Ariane SartorWhy avoid an all-over logo monogram?
Because, even on a famous French house's canvas, the all-over logo monogram has quietly left elegant circles, worn down by countless fakes and the associations that came with them. The pattern now signals the opposite of discretion.
If you love the house, choose one of its plainer, logo-free designs instead, and if you truly love a monogram, a more discreet monogram house reads as far more refined.
Why don't elegant women wear branded jewelry stacks?
Because French elegance runs on less is more: you want to let people guess at your success, not have it announced. A friend of mine at law school, who was genuinely wealthy, wore a single fine gold bracelet with a plain white cotton shirt, jeans, and loafers, nothing else branded at all. That one quiet piece was the only signal, and it was far more powerful for standing alone.
A stack of obviously branded pieces does the reverse, putting wealth in people's faces, which never reads as tasteful.
Why avoid slogans and cartoons on clothes?
Because luxury evokes calm, centredness, and a kind of quiet authority, and text, cartoons, or loud, colourful graphics simply do not create that feeling. Search "elegant outfit" and you will notice there is almost never a word or a character printed anywhere.
Plain pieces in considered colours carry that composed, authoritative feeling; a slogan interrupts it.
Why don't elegant women wear faux fur or synthetic fabrics?
Because artificial fabrics rarely look expensive, and faux fur even less so. Big fur coats once read as elegant simply because they were hard to come by, but shifting ethics have moved real fur out of the elegant register, and faux fur, being both synthetic and an imitation, reads as doubly false.
Natural materials almost always look more expensive than their plastic equivalents, so they are the safer choice for an elegant look.
Which trendy shoes look cheap?
Three in particular. Clear plastic heels look pretty in photos and go with everything, but they make the feet sweat, pinch uncomfortably, and look slightly awkward in person. Cushioned, cloud-soled trainers do not sit well with an elegant look either, in material, shape, or the way they make you walk. And the bulky dad sneaker, statement though it is, works against elegance entirely.
You can absolutely wear trainers elegantly; simply choose a leather or vegan-leather pair, matte, with a timeless design and perhaps a little suede.
Why avoid scrunchies and plastic hair clips?
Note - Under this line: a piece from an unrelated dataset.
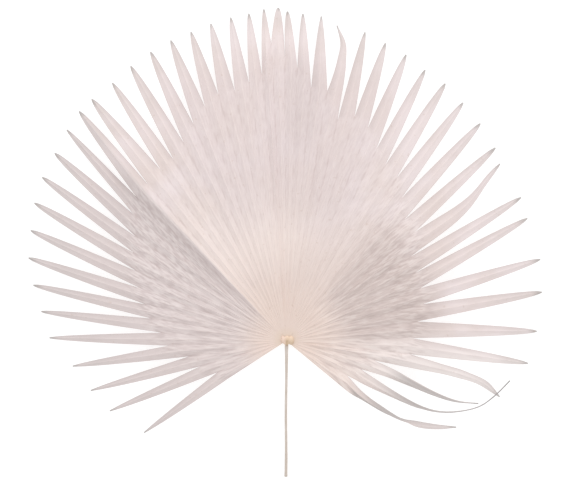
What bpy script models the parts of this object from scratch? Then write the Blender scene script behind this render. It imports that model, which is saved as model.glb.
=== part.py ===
"""A dried fan palm leaf that lies flat, with its stalk towards -Y and its ribbed side up.

The leaf is one pleated sheet on a slim stalk. Forty-eight segments leave the hub side by side. Each
is folded along its midrib, joined to its neighbours as far as the notch between them, and free from
there to its tip. The four segments at the lower right dried thin and curled. The stalk ends in a
head that holds the inner edge of the sheet: two small lobes above it and a short keel below.

Lengths are in millimetres from the hub, where all the folds meet, and bearings are in degrees
anticlockwise from +X. MM turns them into metres.
"""

import math
import random

import bmesh
import bpy
import numpy as np
from mathutils import Vector

MM = 0.001

# The plan of the sheet, from the lower left round to the lower right. Fold 0 is the outer edge of the
# first segment and fold 48 that of the last. Between them a fold runs from the hub to its notch.
SEGMENTS = 48
FOLD_BEARINGS = (
    *(212.5, 204.1, 196.1, 188.7, 182.1, 176.0, 170.4, 165.3, 160.0, 154.9, 149.9, 145.2, 140.3),
    *(136.3, 131.4, 126.2, 121.8, 117.3, 113.1, 109.1, 105.4, 101.6, 98.2, 95.2, 92.9, 90.3, 87.7),
    *(84.4, 80.7, 76.9, 73.1, 69.1, 64.9, 60.7, 56.0, 51.2, 45.9, 40.4, 34.3, 28.0, 21.7, 15.3, 8.7),
    *(1.5, -5.9, -12.2, -20.4, -29.1, -39.2),
)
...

Because, convenient as they are, they read as something for the home, fine for pinning your hair up indoors but not for wearing out.
If you like fabric in your hair, a ribbon is far more elegant, or a scrunchie finished with a ribbon; and it is genuinely tasteful to simply wear your hair loose, braided, or in a ponytail.
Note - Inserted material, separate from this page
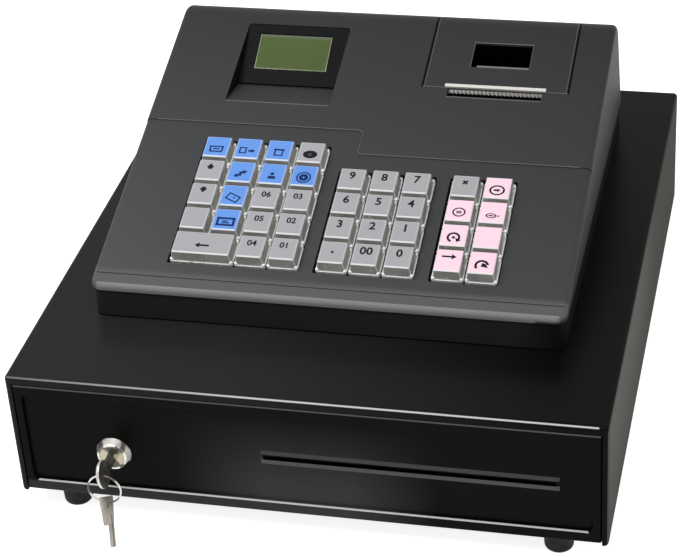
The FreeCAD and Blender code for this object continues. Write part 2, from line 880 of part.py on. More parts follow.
def printer_mechanism():
    """Paper bucket on two legs, with the print head block in front."""
    left = platen_left - roll_side_gap / 2
    right = platen_right + roll_side_gap / 2
    radius = roll_radius + bucket_slack
    front = roll_y - radius - bucket_wall
    back = roll_y + radius + bucket_wall
    bottom = roll_z - radius - bucket_wall
    block = box(left - bucket_wall, right + bucket_wall, front, back, bottom, roll_z)
    trough = fused([rod_x(roll_y, roll_z, left, right, radius),
                    box(left, right, roll_y - radius, roll_y + radius, roll_z, roll_z + overrun)])
    bucket = block.cut(trough)
    platen = deck_to_world(0, platen_s, -platen_drop)
    head_top = platen.z - platen_radius - head_gap
    head = box(platen_left, platen_right, front - head_depth, front + bucket_wall, bottom, head_top)
    head = head.cut(box(platen_left - overrun, platen_right + overrun, front, front + far,
                        roll_z, head_top + overrun))
    legs = []
    for x in (left - bucket_wall, right + bucket_wall - leg_thickness):
        legs.append(box(x, x + leg_thickness, front, back, base_floor, bottom + bucket_wall))
    return fused([bucket, head] + legs)


def register_base():
    """Lower shell: a tray with a leaning back, bosses for the board and holes for its sockets."""
    front = register_front + base_inset
    half = half_register - base_inset
    points = [(front, case_top), (front, split_z), (back_wall_y(split_z, base_inset), split_z),
              (back_wall_y(case_top, base_inset), case_top)]
    outer = profile_x(points, -half, half)
    outer = rounded(outer, plan_corner - base_inset, lambda edge: runs_along(edge, 2)
                    or (edge.BoundBox.XLength < near and edge.BoundBox.ZLength > split_height / 2))
    wall = base_inset + base_wall
    inner_points = [(register_front + wall, base_floor), (register_front + wall, split_z + overrun),
                    (back_wall_y(split_z + overrun, wall), split_z + overrun),
                    (back_wall_y(base_floor, wall), base_floor)]
    inner = profile_x(inner_points, -half + base_wall, half - base_wall)
    inner = rounded(inner, cavity_corner, lambda edge: runs_along(edge, 2)
                    or (edge.BoundBox.XLength < near and edge.BoundBox.ZLength > split_height / 2))
    shape = outer.cut(inner)
    bosses = []
    for x, y in boss_places():
        bosses.append(rod_z(x, y, base_floor, base_floor + boss_height, boss_radius))
    shape = fused([shape] + bosses)
    for left, width, height, depth in sockets():
        shape = shape.cut(box(left - socket_slack, left + width + socket_slack, board_back() - overrun,
                              register_back + overrun, board_top() - board_thickness - socket_slack,
                              board_top() + height + socket_slack))
    return shape


def board_top():
    """Upper face of the circuit board."""
    return base_floor + boss_height + board_thickness


def board_back():
    """Back edge of the circuit board, just inside the leaning wall."""
    return back_wall_y(board_top() + port_height, base_inset + base_wall) - board_end_gap


def boss_places():
    """Centres of the bosses under the board's corners."""
    return [(x, y) for x in (board_left + boss_inset, board_right - boss_inset)
            for y in (board_front + boss_inset, board_back() - 2 * boss_inset)]


def sockets():
    """Left edge, width, height and depth of each socket at the back."""
    span = board_right - board_left
    return [
        (board_left + span * jack_share, jack_width, jack_height, jack_depth),
        (board_left + span * port_share, port_width, port_height, port_depth),
        (board_left + span * serial_share, serial_width, jack_height, jack_depth),
    ]


def main_board():
    """Circuit board with its sockets, chips and capacitors."""
    top = board_top()
    back = board_back()
    pieces = [box(board_left, board_right, board_front, back, top - board_thickness, top)]
    for left, width, height, depth in sockets():
        pieces.append(box(left, left + width, back - depth, back + socket_reach,
                          top - board_thickness, top + height))
    span_x = board_right - board_left
    span_y = back - board_front
    for share_x, share_y in chip_shares:
        x = board_left + span_x * share_x
        y = board_front + span_y * share_y
        pieces.append(box(x - chip_size / 2, x + chip_size / 2, y - chip_size / 2, y + chip_size / 2,
                          top - board_thickness, top + chip_height))
    for share_x, share_y in can_shares:
        pieces.append(rod_z(board_left + span_x * share_x, board_front + span_y * share_y,
                            top - board_thickness, top + can_height, can_radius))
    shape = fused(pieces)
    mouth_y = back + socket_reach
    jack, port, serial = sockets()
    jack_hole = rod_y(jack[0] + jack_width / 2, top + jack_height / 2, mouth_y - jack_depth / 2,
                      mouth_y + overrun, jack_bore)
    port_x = port[0] + port_width / 2
    port_z = top + port_height / 2
    port_hole = box(port_x - port_mouth_width / 2, port_x + port_mouth_width / 2, mouth_y - port_depth / 2,
                    mouth_y + overrun, port_z - port_mouth_height / 2, port_z + port_mouth_height / 2)
    return shape.cut(jack_hole).cut(port_hole)


# Display

def display_bezel():
    """Black panel that lies in the display well round the display."""
    outer = box(well_left + bezel_gap, well_right - bezel_gap, bezel_gap, well_length - bezel_gap,
                0, bezel_thickness)
    window = box(lcd_left, lcd_right, lcd_bottom, lcd_bottom + lcd_height,
                 -overrun, bezel_thickness + overrun)
    trim = display_wedge(-bezel_gap, panel_step - bezel_gap)
    return in_display(outer.cut(window)).common(trim)


def lcd_module():
    """Display glass and its backing, seated behind the bezel's window."""
    edge = lcd_margin - bezel_gap
    backing = box(lcd_left - edge, lcd_right + edge, lcd_bottom - edge, lcd_bottom + lcd_height + edge,
                  -lcd_thickness, 0)
    glass = box(lcd_left + bezel_gap, lcd_right - bezel_gap, lcd_bottom + bezel_gap,
                lcd_bottom + lcd_height - bezel_gap, -lcd_thickness / 2, bezel_thickness - lcd_sink)
    return in_display(fused([backing, glass]))


# Keyboard

skirt_bottom = -key_skirt_drop
guide_top = skirt_bottom - key_travel - key_bottom_gap
guide_bottom = guide_top - guide_plate


def keycap(columns_wide):
    """A tapered key with a lip, a hollow skirt, a stem and the stem's foot, round the origin."""
    base_x = columns_wide * key_pitch_x - key_gap
    base_s = key_pitch_s - key_gap
    taper = base_x - (key_pitch_x - key_gap - key_top_size)
    body = loft_block(base_x - key_skirt_lip, base_s - key_skirt_lip, key_corner, 0,
                      taper, key_top_size, key_top_corner, key_rise)
    lip = loft_block(base_x, base_s, key_corner, skirt_bottom, base_x - key_skirt_lip,
                     base_s - key_skirt_lip, key_corner, 0)
    drawn_in = 2 * key_wall + key_skirt_lip
    hollow = loft_block(base_x - drawn_in, base_s - drawn_in, key_top_corner, skirt_bottom - overrun,
                        taper - 2 * key_wall, key_top_size - 2 * key_wall, key_top_corner,
                        key_rise - key_wall)
    shell = fused([body, lip]).cut(hollow)
    foot_top = guide_bottom - stem_slack
    stem = rod_z(0, 0, foot_top - stem_foot_thickness, key_rise - key_wall / 2, key_stem_radius)
    foot = rod_z(0, 0, foot_top - stem_foot_thickness, foot_top, stem_foot_radius)
    return fused([shell, stem, foot])


def key_places():
    """Each key: node name, x, s and how many columns wide it is."""
    places = []
    for name, centre, columns, rows, wide in key_blocks():
        number = 0
        for row in reversed(range(rows)):
            s = key_row_s + row * key_pitch_s
            column = 0
            while column < columns:
                width = 2 if wide and row == 0 and column == 0 else 1
                x = centre + (column + width / 2 - columns / 2) * key_pitch_x
                number += 1
                places.append(("%s_%02d" % (name, number), x, s, width))
                column += width
    return places


def key_guide():
    """Three trays under the deck, each with a bore for every stem in it."""
    trays = []
    for name, centre, columns, rows, wide in key_blocks():
        left, right, front, back = block_bounds(centre, columns, rows, guide_margin)
        plate = box(left, right, front, back, guide_bottom, guide_top)
        rim = box(left, right, front, back, guide_top, -cover_wall)
        rim = rim.cut(box(left + guide_wall, right - guide_wall, front + guide_wall, back - guide_wall,
                          guide_top - overrun, overrun))
        tray = fused([plate, rim])
        for key_name, x, s, width in key_places():
            if key_name.startswith(name):
                tray = tray.cut(rod_z(x, s, guide_bottom - overrun, guide_top + overrun,
                                      key_stem_radius + stem_slack))
        trays.append(on_deck(tray))
    return Part.makeCompound(trays)


def save(name, shape):
    """Writes one sub-part and reports its solids."""
    shape.exportStep("parts/%s.step" % name)
    print("%-20s solids %d volume %.1f valid %s" % (name, len(shape.Solids), shape.Volume, shape.isValid()))


def main():
    os.makedirs("parts", exist_ok=True)
    pieces = [
        drawer_case, rubber_feet, drawer_box, drawer_front, cash_tray, lock_barrel, lock_plug, lock_key,
        key_ring, spare_key, register_base, register_cover, display_bezel, lcd_module, printer_lid,
        tear_bar, platen_roller, paper_roll, printer_mechanism, main_board, key_guide,
    ]
    for piece in pieces:
        save(piece.__name__, piece())
    caps = {1: keycap(1), 2: keycap(2)}
    for name, x, s, width in key_places():
        cap = caps[width].copy()
        cap.translate(Vector(x, s, 0))
        save(name, on_deck(cap))


main()
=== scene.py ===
"""Looks of an electronic register on its steel cash drawer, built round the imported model.

The sloping top has its own frame: x to the right, s up the slope from the front edge, h square to it.
"""
import json
import math

import bmesh
import bpy
from bpy.props import FloatProperty, FloatVectorProperty, PointerProperty
from mathutils import Matrix, Vector

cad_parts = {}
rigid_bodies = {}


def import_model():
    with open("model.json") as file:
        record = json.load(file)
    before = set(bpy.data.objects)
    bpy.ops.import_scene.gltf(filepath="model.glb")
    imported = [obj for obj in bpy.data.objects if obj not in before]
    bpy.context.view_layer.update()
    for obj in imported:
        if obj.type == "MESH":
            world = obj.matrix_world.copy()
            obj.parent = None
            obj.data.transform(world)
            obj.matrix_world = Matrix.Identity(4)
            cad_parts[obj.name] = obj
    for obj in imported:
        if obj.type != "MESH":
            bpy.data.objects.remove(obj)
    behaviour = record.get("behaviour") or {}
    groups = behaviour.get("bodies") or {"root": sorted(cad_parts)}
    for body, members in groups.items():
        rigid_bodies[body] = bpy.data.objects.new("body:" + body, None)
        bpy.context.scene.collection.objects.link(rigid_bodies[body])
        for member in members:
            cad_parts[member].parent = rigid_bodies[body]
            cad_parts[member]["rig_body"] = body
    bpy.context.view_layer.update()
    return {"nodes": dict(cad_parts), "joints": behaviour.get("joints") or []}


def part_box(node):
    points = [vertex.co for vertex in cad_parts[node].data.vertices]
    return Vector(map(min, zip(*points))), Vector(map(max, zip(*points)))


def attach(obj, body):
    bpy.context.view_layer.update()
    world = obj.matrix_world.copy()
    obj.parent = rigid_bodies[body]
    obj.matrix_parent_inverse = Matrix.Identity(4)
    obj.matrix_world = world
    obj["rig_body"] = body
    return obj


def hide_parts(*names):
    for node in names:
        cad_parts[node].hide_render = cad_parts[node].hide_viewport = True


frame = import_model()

bl_info = {
    "name": "Ticket register",
    "version": (1, 0, 0),
    "blender": (4, 5, 0),
    "location": "View3D > Sidebar > Register",
    "description": "Dresses the register, its keyboard, printer and cash drawer, and sets the stage",
    "category": "Object",
}

NODES = frame["nodes"]
JOINTS = {joint["name"]: joint for joint in frame["joints"]}
PRESS_PREFIX = "press_"


def key_names(block):
    """Node names of one block of keys, in order."""
    return sorted(name for name in NODES if name.startswith("key_" + block + "_"))


# The sloping top's frame, read from the way the keys travel and the keys' own tops

FIRST_KEY = key_names("number")[0]
TRAVEL = Vector(JOINTS[PRESS_PREFIX + FIRST_KEY[len("key_"):]]["axis"])
DECK_ANGLE = math.atan2(TRAVEL.y, -TRAVEL.z)
DECK_TURN = Matrix.Rotation(DECK_ANGLE, 4, "X")
DECK_NORMAL = -TRAVEL.normalized()

# Small sizes and limits that several pieces share

KEY_RISE = 0.0088
CORNER_SHARE = 0.15
HAIR = 0.0001
LOOSE = 0.005
SOFT_EDGE = 0.00003
KEY_THICKNESS = 0.002
COVER_LOW, COVER_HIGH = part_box("register_cover")


def grey(level):
    """A neutral colour."""
    return (level, level, level)


# Tints, and one roughness, that the finishes lay over parts of a piece. Most tints are painted light and
# painted shade; CHIP and TINNED are the board's own colours, and BLACK is painted shade in some places and
# the colour of dark joints in others

BLACK = (0.002, 0.0022, 0.0024)
# Painted light on the case: a lit tone and a sheen on its right wall, and painted highlights on its corner
# and front top edge
WALL_PAINTED_LIGHT = (0.076, 0.076, 0.068)
WALL_PAINTED_SHEEN = (0.122, 0.123, 0.112)
MATT = grey(0.9)
CORNER_PAINTED_HIGHLIGHT = grey(0.12)
EDGE_HIGHLIGHT_DULL = grey(0.14)
EDGE_HIGHLIGHT_BRIGHT = grey(0.52)
# Painted light on the drawer front: a painted reflection, lit slopes and painted highlights
FRONT_PAINTED_REFLECTION = (0.043, 0.044, 0.046)
RAIL_PAINTED_LIGHT = (0.036, 0.037, 0.039)
SLOPE_PAINTED_LIGHT = (0.062, 0.062, 0.060)
LOWER_SLOPE_HIGHLIGHT = (0.10, 0.10, 0.105)
FRONT_TOP_HIGHLIGHT = grey(0.10)
PANEL_EDGE_HIGHLIGHT = (0.55, 0.55, 0.54)
# Painted shade, painted light and painted highlights on the cover and lid, and painted shade in the display's
# well
COVER_BACK_SHADE = (0.021, 0.022, 0.023)
COVER_RIGHT_SHADE = grey(0.015)
COVER_FRONT_LIGHT = (0.086, 0.087, 0.091)
COVER_FACE_LIGHT = (0.185, 0.187, 0.194)
COVER_RIM_HIGHLIGHT = grey(0.19)
COVER_FLANK_SHADE = grey(0.020)
RAISED_EDGE_HIGHLIGHT = grey(0.13)
LID_EDGE_HIGHLIGHT = (0.065, 0.066, 0.068)
LID_FRONT_HIGHLIGHT = (0.105, 0.105, 0.108)
EXIT_EDGE_HIGHLIGHT = (0.10, 0.10, 0.095)
WINDOW_LIP_HIGHLIGHT = (0.17, 0.17, 0.18)
WELL_SHADE = (0.032, 0.032, 0.033)
CHIP = (0.012, 0.012, 0.013)
TINNED = grey(0.22)
# Painted shade on the base's right side
BASE_RIGHT_SHADE = grey(0.006)
# Painted highlight on the feet
FOOT_HIGHLIGHT = grey(0.09)
# Painted reflection at the top of the display's glass
GLASS_TOP_REFLECTION = (0.13, 0.15, 0.11)

# Places on the sloping top, in its own frame

FRONT_STRIP = {"Y": (-0.02, 0.013), "Z": (-0.004, 0.002)}
RAISED_FLAT = {"X": (-0.158, 0.158), "Y": (0.008, 0.270)}
RAISED_HIGHLIGHT_BAND = (0.0005, 0.0011)
RAISED_SHADOW_BAND = (0.00005, 0.0004)
PAPER_EXIT = {"X": (0.052, 0.1216), "Y": (0.2000, 0.2013), "Z": (-0.001, 0.0013)}
WINDOW_SILL = {"X": (0.0697, 0.1081), "Y": (0.2327, 0.2356), "Z": (-0.003, 0.00115)}
FLANK_DEPTH = (-0.3, -0.004)
WELL_DEPTH = (-0.02, 0.0004)
WELL_FRONT = 0.178
WELL_SIDE = (0.19, 0.27)
BACK_END = 0.4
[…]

Why don't elegant women wear a French manicure?
You will rarely see one on French hands, and almost never the squared shape with a thick, chunky white tip, which reads as distinctly unrefined.
If you love the look, a very fine white line is the elegant version; and for nails generally, keep them short and rounded, never pointed or squared, in natural shades.
Why avoid a big puffer jacket?
Because the giant puffer, warm as it is, has the shape of a sleeping bag and simply does not read as elegant. The elegant approach keeps you just as warm by layering instead.
Wear a proper coat, squared at the shoulders, nipped at the waist, and long, to just above the knee or ankle, over a thin down jacket underneath. Elegant Parisians do exactly this, and it holds up even through a Norwegian winter.
Why do elegant French women avoid visible fillers and fakes?
Because from a French perspective, anything obviously artificial, injectables, fillers, dramatic lashes, or heavy contouring, works against elegance precisely because it is visible. Fillers show themselves quickly, and once a face no longer moves naturally, the effect reads as done rather than beautiful. Much of this is cultural: French beauty prizes enhancing your own features over reshaping them into a single mould.
This is not a rule against everything; the test is simply whether it shows. Very natural lash extensions can pass as your own, where dense, obvious volume cannot, and a BB or CC cream looks more elegant than full contouring, which can leave a flat, cardboard effect. What matters most is not looking like everyone else, but enhancing your own unique beauty.